I'm not a huge fan of cold weather and probably would not have chosen to go to Churchill had it not been for my daughter whose idea this was! She loves the bears so much, and I'll always treasure this special mother/daughter adventure! Being there also reminded me of my father who passed away in 2012. He shared my daughter's special affinity for polar bears, telling me many times how beautiful and majestic he found them to be and how worried he was about their future. I'm so grateful for the opportunity to see the bears in such a magical place and pray daily for their well-being. I'm also inspired to continue to vote for leaders who will enact legislation to protect our environment and to take whatever actions I can to help slow the impact of climate change. I have to especially consider the carbon footprint I am leaving by flying to places like Churchill while keeping in mind that tourism is also important to the local economy there and seeing the bears close up motivates one to want to protect them. Such a complicated and achingly beautiful and fragile world we live in!
The following is a land acknowledgement statement from the "Tundra Times" which is a magazine published by Polar Bears International:
"Our work in Churchill takes place on the traditional lands of the Cree, Dene, Inuit, and Metis peoples, within Treaty 5 territory. We honor and respect the Treaties that were made and are thankful for the knowledge, contributions, and wisdom of our Indigenous partners. We dedicate ourselves to moving forward in a spirit of collaboration and reconciliation."

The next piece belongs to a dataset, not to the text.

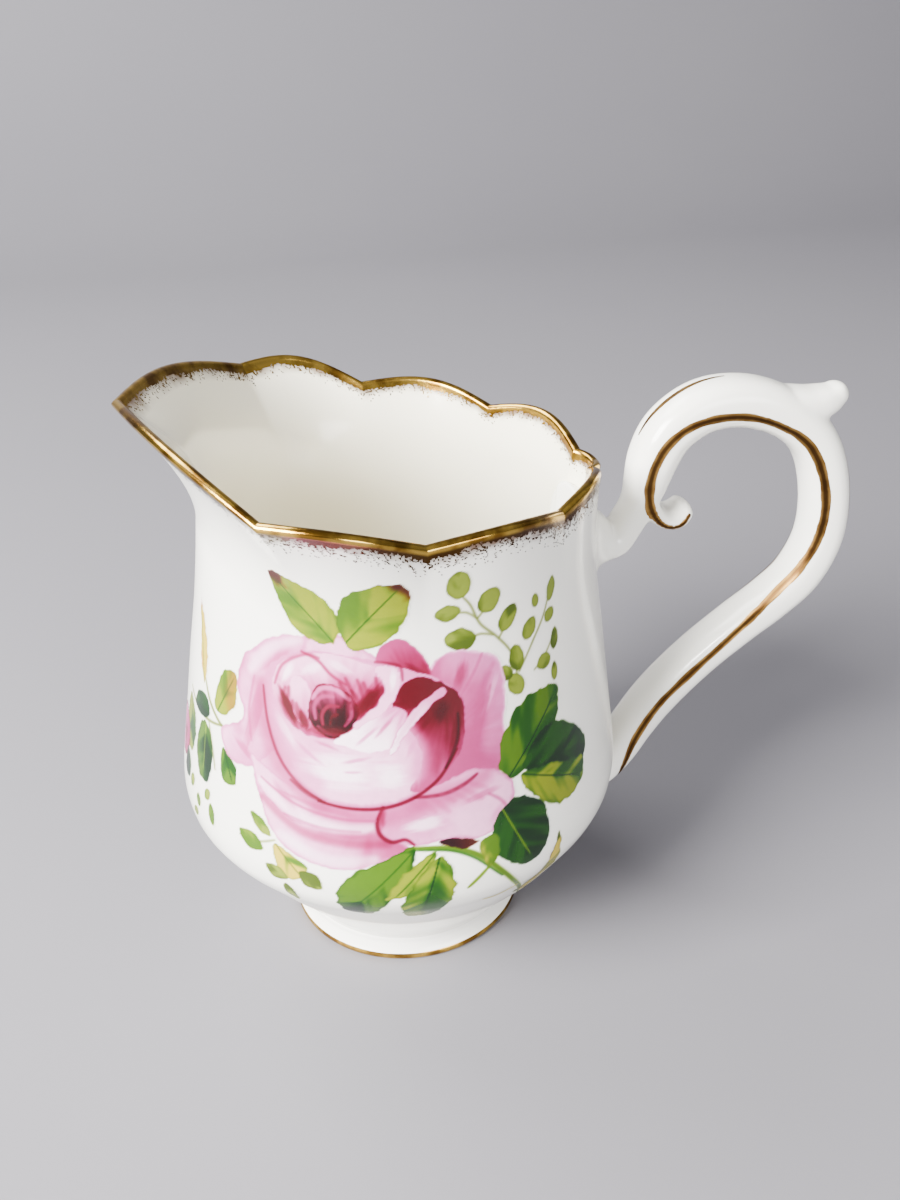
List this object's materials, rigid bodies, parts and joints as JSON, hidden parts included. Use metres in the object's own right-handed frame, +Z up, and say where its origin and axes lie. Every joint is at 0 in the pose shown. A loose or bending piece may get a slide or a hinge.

And my own personal land acknowledgement statement:
"My home is located on the traditional land of the Snohomish peoples, one of the Coast Salish tribes of the Pacific Northwest. I honor and respect their legacy of love for this beautiful land and am grateful for their ongoing presence and contributions."
What about you? How do you feel about eco-tourism? What magical places have you visited and what wild animals, birds or other creatures are found in the place where you live? Do you have any special memories of seeing wildlife close up in their own habitat? Who were the first people to live on the land where you currently reside?